Folks might argue that one apology felt sincere while the other did not. Even Hart later admitted that he fumbled his apology. But who’s to determine how true that feeling of insincerity is at the time? Or whether either Gunn or Hart had actually evolved or was in the process of evolving with the culture, as they had said?
It could just be bad faith. Gunn has managed to somehow stay out of the fray from new public resentment by seemingly keeping his head down and staying out of most political discussions. Meanwhile, Hart, who’s previously described himself as “not a political guy,” has found himself in consistent hot water for engaging in complex conversations about queer issues.
Not to go all “but celebrities are people, too” on you, but it cannot be easy to publicly plead that you have changed or are in the process of changing — and continue to be dragged anyway.
This isn’t about whether someone should or shouldn’t be canceled. Rather, it’s about who gets to be redeemed after being canceled. Because that couldn’t be more perplexing at this point.
A key distinction again seems to be if you’re well liked to begin with and/or are white. After choosing to resume her talk show amid the WGA and SAG-AFTRA strikes in September, Drew Barrymore tearfully informed her critics that she was standing by her decision. That was then met with the same backlash.
But when she ultimately realized her mistake, despite having been warned against committing to it beforehand, she was praised for learning from her actions and overturning her decision. That’s good. For some people, they need to fall on their face before they can truly understand their actions and grow from them.
And it’s nice to see an often implacable cancel culture offer her some compassion. But that’s not consistent, and we should question why that is — and why it’s so racially disproportionate. Sure, white folks like Mel Gibson have remained publicly shunned and people of color like Tory Lanez have their supporters. But atonement still isn’t evenly doled out.
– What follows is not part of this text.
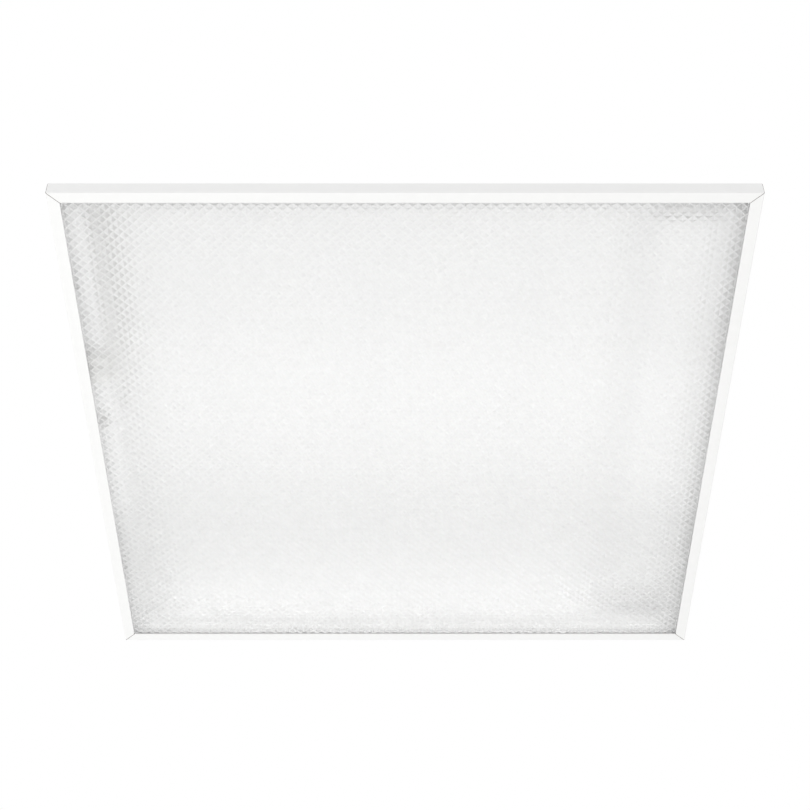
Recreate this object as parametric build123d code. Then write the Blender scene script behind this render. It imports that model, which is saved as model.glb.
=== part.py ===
from build123d import *
import os

# Recessed troffer light for a 600 mm ceiling module. The origin is the middle of the cut-out in the
# plane of the ceiling's underside. +Z points up into the ceiling void, -Y towards the near edge.

# Lens frame: four mitred lengths of one aluminium section
FACE = 595.0  # outer side of the frame, the standard face for a 600 mm module
HALF = FACE / 2
FRAME_H = 15.5  # the frame stands this far below the ceiling
LIP = 10.5  # width of the lip seen round the lens
WALL = 1.2
CURL_R = 3.8  # the wall curls over at the ceiling, about the hinge axis
EDGE_R = 0.8
LIP_EDGE_R = 0.4
RIB = 0.8
RIB_REACH = 8.5
RIB_LIP = 1.1
LENS_RIB_Z = -11.5
KEY_RIB_Z = -7.3
MITRE_GAP = 0.15  # clearance of each mitred face from the joint's plane
MITRE_DEPTH = 14.0

# Corner keys in the frame's channel
KEY_ARM = 34.0
KEY_SIDE_GAP = 0.2
KEY_CHAMFER = 1.0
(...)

It’s been years since Awkwafina, who is Chinese and Korean American, was first accused of having a blaccent. And it’s been years — throughout her entire post-rap film and TV career — of her apologizing for speaking the way that she does and trying to explain the complexities of how she and many other Asian American immigrants were influenced by Black and hip-hop cultures.
She also shared that she was committed to learning more about the historical context of using African-American Vernacular English (AAVE) and being a better ally.
It’s nice to see an often implacable cancel culture offer her some compassion. But that’s not consistent, and we should question why that is — and why it’s so racially disproportionate.
That’s been to no avail. Her apology was considered insufficient, and she remains out of public favor. Part of that is our lack of understanding, or unwillingness to understand, certain cultural nuances that have been discussed for years — dating back to white rappers like Eminem and Vanilla Ice. Another part is how we too often arbitrarily rate the veracity of a celebrity apology.
The part that we don’t talk about enough is how white people — Ezra Miller is another example — can not only get away with many things, but can also come back from certain things that others just can’t. Those include the kinds of non-criminal offenses that should present opportunities for people to learn or grow. In many cases, they do. For many nonwhite people, though, they’re not given that chance.
Cancel culture at large tends to be capricious and often built on short memories and celebrity favoritism that makes certain people Teflon against cancellation. But when it comes to how that superfluously impacts people of color, we should be raising more flags.
No one should be exempt from scrutiny of or accountability for their actions. But, by the same token, the rules of cancel culture need to be better defined for all people. Otherwise, we’re just replicating an already broken system of penance.